→ **Written exercise**
Please take the entries below from the first line through the line containing "vector = FreeCAD.Vector" and repeat them exactly, leaving out everything after.

::::::

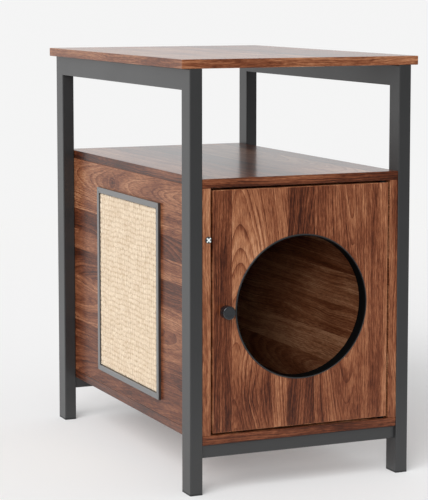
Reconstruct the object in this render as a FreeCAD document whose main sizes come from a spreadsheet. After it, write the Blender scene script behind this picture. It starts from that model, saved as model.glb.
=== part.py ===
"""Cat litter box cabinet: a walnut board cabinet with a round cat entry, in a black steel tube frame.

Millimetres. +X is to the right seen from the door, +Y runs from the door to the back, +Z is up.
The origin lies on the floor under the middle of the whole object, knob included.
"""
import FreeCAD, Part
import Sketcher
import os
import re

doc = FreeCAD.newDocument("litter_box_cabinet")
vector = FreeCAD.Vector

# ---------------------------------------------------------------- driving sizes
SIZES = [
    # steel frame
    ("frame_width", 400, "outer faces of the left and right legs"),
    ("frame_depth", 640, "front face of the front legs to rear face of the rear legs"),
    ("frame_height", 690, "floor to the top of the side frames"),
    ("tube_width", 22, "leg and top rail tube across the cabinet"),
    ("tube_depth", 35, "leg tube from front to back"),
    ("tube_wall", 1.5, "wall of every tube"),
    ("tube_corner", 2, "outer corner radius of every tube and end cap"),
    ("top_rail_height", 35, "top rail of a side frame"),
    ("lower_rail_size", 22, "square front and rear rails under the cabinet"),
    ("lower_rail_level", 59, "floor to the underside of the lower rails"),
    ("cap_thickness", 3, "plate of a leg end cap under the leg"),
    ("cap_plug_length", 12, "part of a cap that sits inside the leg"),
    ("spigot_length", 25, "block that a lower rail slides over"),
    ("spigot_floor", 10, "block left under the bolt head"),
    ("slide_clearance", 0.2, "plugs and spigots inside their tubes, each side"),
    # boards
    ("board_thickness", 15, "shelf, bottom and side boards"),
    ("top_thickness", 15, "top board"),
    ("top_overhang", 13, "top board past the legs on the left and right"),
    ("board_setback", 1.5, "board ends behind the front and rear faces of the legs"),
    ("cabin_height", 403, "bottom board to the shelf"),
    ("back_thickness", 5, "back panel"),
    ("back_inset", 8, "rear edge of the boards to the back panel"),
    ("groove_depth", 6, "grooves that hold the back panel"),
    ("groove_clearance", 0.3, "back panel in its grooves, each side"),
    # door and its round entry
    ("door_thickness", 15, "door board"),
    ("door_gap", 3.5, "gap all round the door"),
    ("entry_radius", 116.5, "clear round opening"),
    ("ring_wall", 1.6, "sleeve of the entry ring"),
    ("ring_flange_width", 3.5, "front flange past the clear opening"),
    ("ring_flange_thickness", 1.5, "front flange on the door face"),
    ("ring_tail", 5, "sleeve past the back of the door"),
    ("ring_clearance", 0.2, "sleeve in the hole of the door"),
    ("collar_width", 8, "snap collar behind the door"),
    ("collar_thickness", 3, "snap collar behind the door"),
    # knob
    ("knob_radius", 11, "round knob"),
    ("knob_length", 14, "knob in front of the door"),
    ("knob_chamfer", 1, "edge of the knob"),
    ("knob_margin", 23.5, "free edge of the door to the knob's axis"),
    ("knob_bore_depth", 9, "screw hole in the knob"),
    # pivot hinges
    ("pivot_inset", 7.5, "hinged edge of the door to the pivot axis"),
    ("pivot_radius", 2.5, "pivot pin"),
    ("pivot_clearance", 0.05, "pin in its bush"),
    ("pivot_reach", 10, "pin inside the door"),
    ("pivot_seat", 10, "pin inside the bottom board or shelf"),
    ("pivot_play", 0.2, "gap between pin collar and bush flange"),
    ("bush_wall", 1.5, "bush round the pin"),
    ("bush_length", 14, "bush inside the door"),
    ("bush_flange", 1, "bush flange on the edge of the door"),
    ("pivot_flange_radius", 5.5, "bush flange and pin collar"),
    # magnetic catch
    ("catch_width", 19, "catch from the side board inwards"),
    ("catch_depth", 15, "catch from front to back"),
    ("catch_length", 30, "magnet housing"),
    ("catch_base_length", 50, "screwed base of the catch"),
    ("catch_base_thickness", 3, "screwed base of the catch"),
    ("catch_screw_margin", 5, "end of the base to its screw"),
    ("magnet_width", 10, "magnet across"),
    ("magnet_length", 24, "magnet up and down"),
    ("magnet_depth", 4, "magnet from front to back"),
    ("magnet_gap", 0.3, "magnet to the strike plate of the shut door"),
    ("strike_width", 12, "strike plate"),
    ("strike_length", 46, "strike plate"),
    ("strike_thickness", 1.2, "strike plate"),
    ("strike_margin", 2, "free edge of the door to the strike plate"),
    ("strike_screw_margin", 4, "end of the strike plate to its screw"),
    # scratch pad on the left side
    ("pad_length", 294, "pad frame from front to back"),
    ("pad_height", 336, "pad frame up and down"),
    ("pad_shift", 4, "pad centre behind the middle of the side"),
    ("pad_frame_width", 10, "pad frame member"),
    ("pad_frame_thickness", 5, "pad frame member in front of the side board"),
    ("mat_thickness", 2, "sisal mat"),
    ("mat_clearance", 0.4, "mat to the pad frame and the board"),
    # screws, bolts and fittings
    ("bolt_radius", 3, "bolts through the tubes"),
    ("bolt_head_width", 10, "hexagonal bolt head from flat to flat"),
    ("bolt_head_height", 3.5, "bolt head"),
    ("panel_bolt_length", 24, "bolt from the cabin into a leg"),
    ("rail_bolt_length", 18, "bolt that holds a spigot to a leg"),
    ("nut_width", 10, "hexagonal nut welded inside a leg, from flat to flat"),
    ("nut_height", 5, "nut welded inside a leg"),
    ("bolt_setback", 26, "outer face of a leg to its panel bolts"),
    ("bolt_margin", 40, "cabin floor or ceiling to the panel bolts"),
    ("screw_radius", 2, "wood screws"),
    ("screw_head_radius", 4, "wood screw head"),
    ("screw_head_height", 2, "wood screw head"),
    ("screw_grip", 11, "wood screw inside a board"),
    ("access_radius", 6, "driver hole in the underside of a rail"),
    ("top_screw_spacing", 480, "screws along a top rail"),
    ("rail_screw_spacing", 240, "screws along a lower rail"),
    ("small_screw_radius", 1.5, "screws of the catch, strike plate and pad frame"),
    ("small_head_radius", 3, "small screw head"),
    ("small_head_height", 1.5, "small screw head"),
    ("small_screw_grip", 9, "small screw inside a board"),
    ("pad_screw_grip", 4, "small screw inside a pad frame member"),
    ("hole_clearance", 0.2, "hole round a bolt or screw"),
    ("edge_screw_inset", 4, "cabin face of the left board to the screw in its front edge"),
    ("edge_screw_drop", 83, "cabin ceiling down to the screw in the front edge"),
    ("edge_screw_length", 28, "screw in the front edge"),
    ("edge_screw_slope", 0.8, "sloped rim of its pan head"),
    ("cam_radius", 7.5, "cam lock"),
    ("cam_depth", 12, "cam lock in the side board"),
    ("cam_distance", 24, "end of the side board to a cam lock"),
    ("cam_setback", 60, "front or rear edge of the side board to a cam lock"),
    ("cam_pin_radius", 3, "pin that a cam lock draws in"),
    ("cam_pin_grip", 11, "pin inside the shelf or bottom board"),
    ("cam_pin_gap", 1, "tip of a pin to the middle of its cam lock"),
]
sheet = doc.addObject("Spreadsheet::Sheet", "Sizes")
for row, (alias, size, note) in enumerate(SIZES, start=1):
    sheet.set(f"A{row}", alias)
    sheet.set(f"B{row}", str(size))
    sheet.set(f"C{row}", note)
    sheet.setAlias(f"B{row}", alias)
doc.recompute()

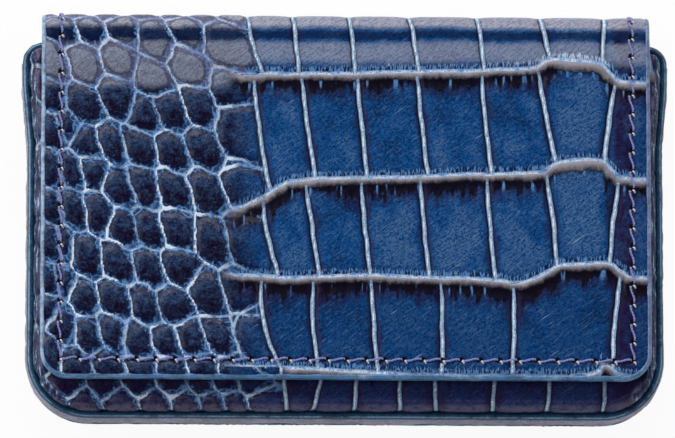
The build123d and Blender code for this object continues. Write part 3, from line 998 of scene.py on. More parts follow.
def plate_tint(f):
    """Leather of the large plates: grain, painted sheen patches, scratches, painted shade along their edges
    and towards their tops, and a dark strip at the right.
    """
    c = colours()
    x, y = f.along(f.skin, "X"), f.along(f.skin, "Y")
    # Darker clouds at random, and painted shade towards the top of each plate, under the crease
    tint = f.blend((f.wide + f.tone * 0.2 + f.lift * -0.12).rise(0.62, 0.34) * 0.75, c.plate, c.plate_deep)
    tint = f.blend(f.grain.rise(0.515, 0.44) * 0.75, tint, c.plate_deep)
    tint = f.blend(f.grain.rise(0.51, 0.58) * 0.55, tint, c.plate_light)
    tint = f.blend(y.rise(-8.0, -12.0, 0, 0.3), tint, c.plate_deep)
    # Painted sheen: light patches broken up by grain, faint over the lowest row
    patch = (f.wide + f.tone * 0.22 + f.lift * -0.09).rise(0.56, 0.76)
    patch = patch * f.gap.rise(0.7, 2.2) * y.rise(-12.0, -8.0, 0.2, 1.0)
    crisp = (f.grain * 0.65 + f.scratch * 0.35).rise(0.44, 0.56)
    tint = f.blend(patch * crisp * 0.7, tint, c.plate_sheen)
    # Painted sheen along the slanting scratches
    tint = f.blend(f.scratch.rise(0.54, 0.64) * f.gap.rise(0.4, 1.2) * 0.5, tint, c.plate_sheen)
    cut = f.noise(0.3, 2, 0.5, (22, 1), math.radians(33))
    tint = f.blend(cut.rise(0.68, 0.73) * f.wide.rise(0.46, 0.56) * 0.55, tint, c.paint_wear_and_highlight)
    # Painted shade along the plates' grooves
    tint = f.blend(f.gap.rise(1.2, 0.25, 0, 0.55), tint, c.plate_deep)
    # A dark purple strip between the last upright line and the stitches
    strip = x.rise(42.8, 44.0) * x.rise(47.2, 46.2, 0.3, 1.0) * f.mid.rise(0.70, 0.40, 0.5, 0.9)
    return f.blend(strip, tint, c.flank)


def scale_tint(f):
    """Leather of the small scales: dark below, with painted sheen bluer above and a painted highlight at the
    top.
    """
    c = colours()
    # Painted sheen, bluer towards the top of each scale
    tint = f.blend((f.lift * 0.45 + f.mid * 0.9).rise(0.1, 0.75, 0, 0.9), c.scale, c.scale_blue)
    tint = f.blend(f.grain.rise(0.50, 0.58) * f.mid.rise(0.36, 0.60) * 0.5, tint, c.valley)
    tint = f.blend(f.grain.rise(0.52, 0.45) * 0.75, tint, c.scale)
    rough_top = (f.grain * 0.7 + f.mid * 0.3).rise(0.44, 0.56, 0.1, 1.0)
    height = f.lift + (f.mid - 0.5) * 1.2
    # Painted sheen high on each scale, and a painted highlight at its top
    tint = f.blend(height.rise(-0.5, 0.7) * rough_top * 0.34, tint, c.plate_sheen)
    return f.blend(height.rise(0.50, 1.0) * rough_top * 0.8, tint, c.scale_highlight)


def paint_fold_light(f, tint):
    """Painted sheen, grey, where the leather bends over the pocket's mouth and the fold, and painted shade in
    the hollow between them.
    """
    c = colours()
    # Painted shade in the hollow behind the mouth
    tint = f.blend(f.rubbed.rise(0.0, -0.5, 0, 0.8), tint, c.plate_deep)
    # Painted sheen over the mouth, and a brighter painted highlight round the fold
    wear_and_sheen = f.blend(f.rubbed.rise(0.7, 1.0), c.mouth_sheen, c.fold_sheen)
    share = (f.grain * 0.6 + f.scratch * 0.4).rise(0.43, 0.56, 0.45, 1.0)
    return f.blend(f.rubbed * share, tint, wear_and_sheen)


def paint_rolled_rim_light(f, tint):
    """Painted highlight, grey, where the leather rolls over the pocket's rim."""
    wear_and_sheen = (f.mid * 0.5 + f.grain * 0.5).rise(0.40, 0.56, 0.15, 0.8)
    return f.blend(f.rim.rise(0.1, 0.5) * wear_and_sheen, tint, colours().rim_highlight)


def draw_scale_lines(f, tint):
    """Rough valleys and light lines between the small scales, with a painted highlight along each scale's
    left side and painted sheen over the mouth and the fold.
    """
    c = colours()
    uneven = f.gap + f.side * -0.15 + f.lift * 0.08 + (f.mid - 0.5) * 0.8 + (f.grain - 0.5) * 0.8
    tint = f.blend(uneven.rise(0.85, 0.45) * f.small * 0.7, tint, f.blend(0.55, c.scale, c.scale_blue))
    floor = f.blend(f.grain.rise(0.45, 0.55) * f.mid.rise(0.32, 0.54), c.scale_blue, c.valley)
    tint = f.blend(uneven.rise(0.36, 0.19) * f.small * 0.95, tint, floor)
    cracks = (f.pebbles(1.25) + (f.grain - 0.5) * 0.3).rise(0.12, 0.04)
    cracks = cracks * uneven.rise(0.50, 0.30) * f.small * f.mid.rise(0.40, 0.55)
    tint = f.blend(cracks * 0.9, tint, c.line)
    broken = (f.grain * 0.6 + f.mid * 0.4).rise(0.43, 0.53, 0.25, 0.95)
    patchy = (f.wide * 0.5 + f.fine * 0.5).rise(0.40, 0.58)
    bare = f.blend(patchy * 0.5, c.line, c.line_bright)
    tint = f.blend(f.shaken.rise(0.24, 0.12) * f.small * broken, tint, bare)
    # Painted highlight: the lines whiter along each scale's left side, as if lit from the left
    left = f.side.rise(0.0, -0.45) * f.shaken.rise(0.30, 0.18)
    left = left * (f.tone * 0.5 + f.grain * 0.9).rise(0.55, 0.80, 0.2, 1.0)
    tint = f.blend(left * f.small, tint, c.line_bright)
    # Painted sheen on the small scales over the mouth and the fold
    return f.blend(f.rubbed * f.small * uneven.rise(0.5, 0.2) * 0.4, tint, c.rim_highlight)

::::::

→ **Correct output**
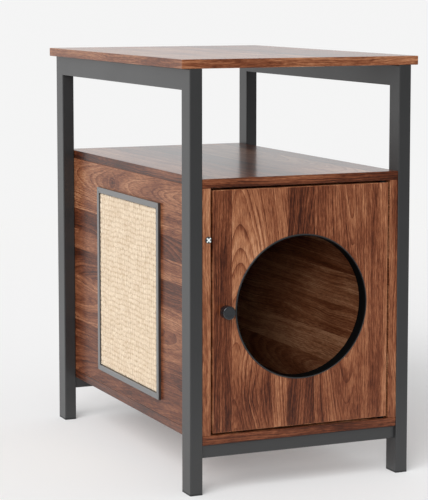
Reconstruct the object in this render as a FreeCAD document whose main sizes come from a spreadsheet. After it, write the Blender scene script behind this picture. It starts from that model, saved as model.glb.
=== part.py ===
"""Cat litter box cabinet: a walnut board cabinet with a round cat entry, in a black steel tube frame.

Millimetres. +X is to the right seen from the door, +Y runs from the door to the back, +Z is up.
The origin lies on the floor under the middle of the whole object, knob included.
"""
import FreeCAD, Part
import Sketcher
import os
import re

doc = FreeCAD.newDocument("litter_box_cabinet")
vector = FreeCAD.Vector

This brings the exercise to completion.